I wrote about the Arch Bridge at Bellows Falls, Vermont, briefly last year, but I want to discuss one specific detail that I mentioned then but did not really describe. Descriptions of the bridge always call it a three-hinged arch, which is not a minor point as it was the longest arch bridge in the country when it was completed 1905, but I can’t find the mid-span hinge in the photo above, taken shortly after completion. The HAER profile photo from 1979 shows something going on at the top of the arch, but it certainly doesn’t look like a hinge:

If you showed me that photo without telling me there was a hinge at the top, I’d say it was a two-hinged arch (the hinges at the abutments are obvious) and that the Pratt-truss bracing was doubled at the center two panels.
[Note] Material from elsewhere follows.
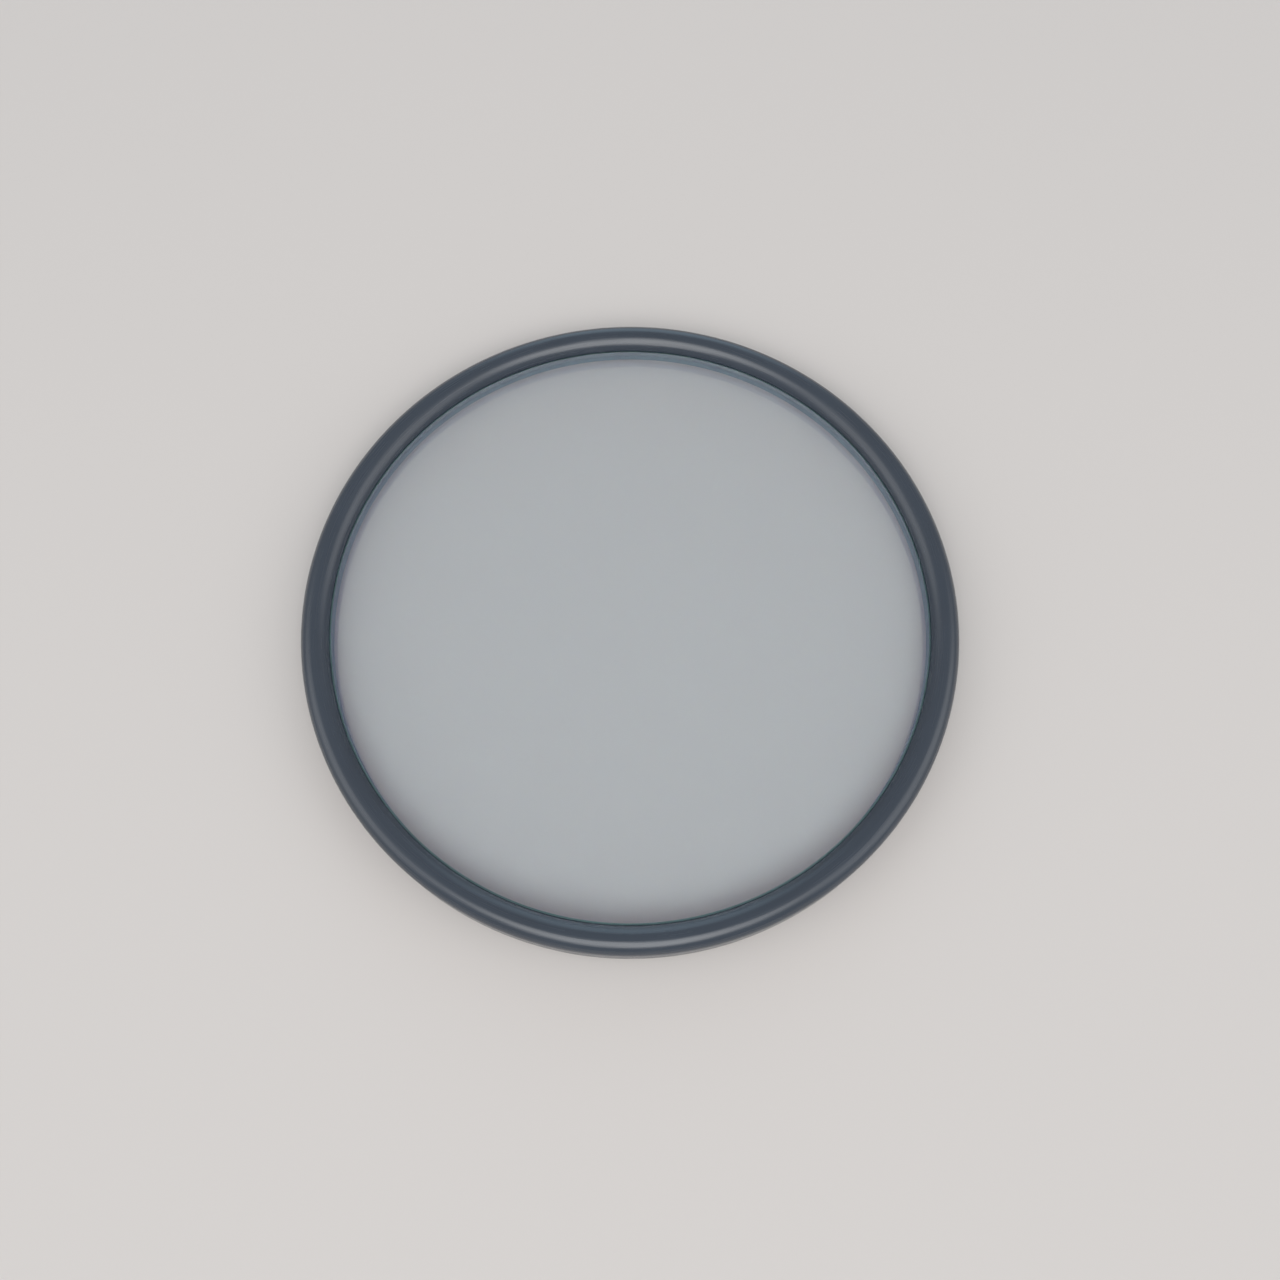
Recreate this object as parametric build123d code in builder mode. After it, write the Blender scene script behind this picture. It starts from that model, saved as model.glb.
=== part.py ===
from build123d import *
from math import radians, tan
import os

# Round mounted optical bandpass filter: a coated glass disc rolled into a black anodised ring.
# Sizes are millimetres. The origin is the centre of the ring's flat rear face, and +Z points
# out of the front, the side whose rim is crowned.

# Mount ring
ring_diameter = 50.0        # outside of the ring, which slides into a holder
ring_wall = 2.0             # from the outside to the bore that takes the glass
shoulder_radius = 1.0       # rounding of the rim's outer half, up to the crest
front_recess = 0.75         # from the rim's crest down to the glass's front face
rear_recess = 0.75          # from the glass's rear face down to the ring's rear face
rear_chamfer = 0.25         # outer edge of the rear face
lip_overlap = 0.12          # how far each lip reaches over the glass's bevel
lip_edge = 0.10             # thickness of each lip at its tip
flare_angle = 45.0          # slope of the recess behind the glass, from the axis

# Filter glass
glass_thickness = 2.0
glass_clearance = 0.05      # between the glass's edge and the bore, all round
glass_bevel = 0.25          # 45 degree bevel ground on both faces

# Radii that both pieces share
ring_radius = ring_diameter / 2
bore_radius = ring_radius - ring_wall
glass_radius = bore_radius - glass_clearance
glass_flat_radius = glass_radius - glass_bevel
lip_radius = glass_radius - lip_overlap
crest_radius = ring_radius - shoulder_radius

# Heights above the rear face
glass_rear = rear_recess
glass_front = glass_rear + glass_thickness
ring_height = glass_front + front_recess

# Both lips bear on a bevel, which leaves the glass's face at 45 degrees, so a point of it lies
# as far behind the face as it lies outside the flat part of the disc.
lip_depth = lip_radius - glass_flat_radius
bore_depth = bore_radius - glass_flat_radius
front_lip_seat = glass_front - lip_depth
rear_lip_seat = glass_rear + lip_depth
rear_lip_bottom = rear_lip_seat - lip_edge
flare_radius = lip_radius + rear_lip_bottom * tan(radians(flare_angle))

os.makedirs("parts", exist_ok=True)

# The glass is a flat disc, and both of its faces carry the same fine bevel.
with BuildPart() as filter_glass:
    with BuildSketch(Plane.XY.offset(glass_rear)):
        Circle(glass_radius)
    extrude(amount=glass_thickness)
    chamfer(filter_glass.edges().filter_by(GeomType.CIRCLE), length=glass_bevel)

# The ring is its half section turned about the axis: the flat rear face and the outside wall,
# the crowned rim down to the tip of the front lip, the groove that grips the disc between two
# conical seats, and the flared recess behind it.
with BuildPart() as mount_ring:
    with BuildSketch(Plane.XZ):
        with BuildLine():
            wall = Polyline(
                (flare_radius, 0),
                (ring_radius - rear_chamfer, 0),
                (ring_radius, rear_chamfer),
                (ring_radius, ring_height - shoulder_radius),
            )
            shoulder = TangentArc(wall @ 1, (crest_radius, ring_height), tangent=(0, 1))
            rim = TangentArc(shoulder @ 1, (lip_radius, front_lip_seat + lip_edge), tangent=(-1, 0))
            Polyline(
                rim @ 1,
                (lip_radius, front_lip_seat),
                (bore_radius, glass_front - bore_depth),
                (bore_radius, glass_rear + bore_depth),
                (lip_radius, rear_lip_seat),
                (lip_radius, rear_lip_bottom),
                (flare_radius, 0),
            )
        make_face()
    revolve(axis=Axis.Z)

filter_glass.part.label = "filter_glass"
mount_ring.part.label = "mount_ring"
export_step(filter_glass.part, "parts/filter_glass.step")
export_step(mount_ring.part, "parts/mount_ring.step")
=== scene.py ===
from math import asin, cos, pi, radians, sin, tan

import bpy
from bpy.props import FloatProperty, FloatVectorProperty, IntProperty, PointerProperty, StringProperty
from mathutils import Matrix, Vector


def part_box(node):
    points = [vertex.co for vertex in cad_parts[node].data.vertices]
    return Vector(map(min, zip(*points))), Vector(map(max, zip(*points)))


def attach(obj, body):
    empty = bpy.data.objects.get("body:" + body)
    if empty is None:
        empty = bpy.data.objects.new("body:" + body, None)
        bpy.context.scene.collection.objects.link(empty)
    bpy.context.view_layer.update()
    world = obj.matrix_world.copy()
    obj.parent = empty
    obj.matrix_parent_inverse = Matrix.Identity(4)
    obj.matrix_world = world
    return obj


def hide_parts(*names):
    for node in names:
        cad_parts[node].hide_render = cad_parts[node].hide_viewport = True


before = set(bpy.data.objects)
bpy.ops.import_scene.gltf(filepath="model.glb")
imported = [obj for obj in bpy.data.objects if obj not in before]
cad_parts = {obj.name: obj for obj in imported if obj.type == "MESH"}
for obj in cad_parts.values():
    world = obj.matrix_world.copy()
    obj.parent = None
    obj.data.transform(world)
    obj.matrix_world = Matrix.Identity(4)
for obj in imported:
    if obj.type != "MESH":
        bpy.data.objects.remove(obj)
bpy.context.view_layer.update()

bl_info = {
    "name": "Mounted optical bandpass filter",
    "version": (1, 0, 0),
    "blender": (4, 5, 0),
    "location": "View3D > Sidebar > Optical filter",
    "description": "Builds a round bandpass filter: a coated glass disc rolled into a black anodised ring",
    "category": "Add Mesh",
}

MM = 0.001

# The frame gives the outside of both pieces, and the property groups give every other size.
_, ring_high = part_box("mount_ring")
glass_low, glass_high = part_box("filter_glass")

ROUND_STEPS = 256            # facets round every turned piece
CROWN_STEPS = 16             # facets across each half of the crowned rim
EDGE_STEPS = 3               # facets across each broken edge
WELD = 0.001 * MM            # points closer than this are one
SMOOTH_BELOW = radians(25)   # edges sharper than this stay sharp
NEAREST_SEEN = 1 * MM        # the camera sees nothing closer than this


# Sizes and colours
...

And I’d be wrong. The third hinge is hidden but it exists in the form of a compression strut on each side of the center, forming the only connection between the two halves, and disguised by bracing that follows the line of the top and bottom chords. In other words, rather than forming the hinge by bending the chords together to meet, as happens at the abutment hinges, the line of force goes from the chords to the diagonals to the strut. A picture is worth at least the 79 words I’ve used trying to describe it, and the HAER documentation included two: a line drawing and a detail. Here’s the full explanation:

Here’s the line drawing and explanation:

And here’s the detail:

The HAER documentation also included some of the original design drawings which, while less clear, also show this detail. Here’s the detail itself, which clearly shows that the only connection that runs past the center of the truss is at that extra horizontal strut:

But the true engineering proof is in the force diagram for the arch:

Here’s a blow-up, showing the forces at the center:

The legend for the sheet says that forces are in thousands of pounds, with compressions positive and tensions negative. The chord forces – the general compression in the arch – increase towards the ends because of the cumulative effect of the roadbed hangers, so the progression from 306,000 pounds (upper chord) and 330,000 (lower chord) at the second panel from the center to 321,000 and 375,000 at the third panel makes sense, but the chords loads are suddenly halved at the center panel. Even better, what’s going on with the diagonals in the center panel? They switch from compression to tension at the midpoint of the panel, which is not normal truss behavior. It’s easily explained: if you take the 615,000 pounds of compression in the horizontal strut (that runs from the diagonals crossing at the center of the panel to the right edge), divided it by four (for the four half-diagonals at its left end, with the force evenly distributed among them because all are of equal stiffness) and then multiply that by the square root of 2 (I’ll get to why in a moment) you have 217,000 pounds. The square root of 2 is based on the panel being a square (it’s not, but it’s close) and that’s converting the horizontal force to its 45-degree equivalent. So the strut is pushing to the left at 615,000 pounds, and that force is taken by the four half-diagonals equally; the two to the left in compression and the two to the right in tension, since the direction of the force remains to the left. The two diagonals on the right convert their forces into the compression in the top and bottom chords (154,000 is just about 219,000 divided by the square root of 2). The reason that things don’t perfectly add up is that there is a roadbed hanger at the center joint adding its load.

In other less-geeky terms, you can always figure out the design intent from a force diagram even if you don’t know exactly what the details look like. Whether the structure functions as intended is a different story.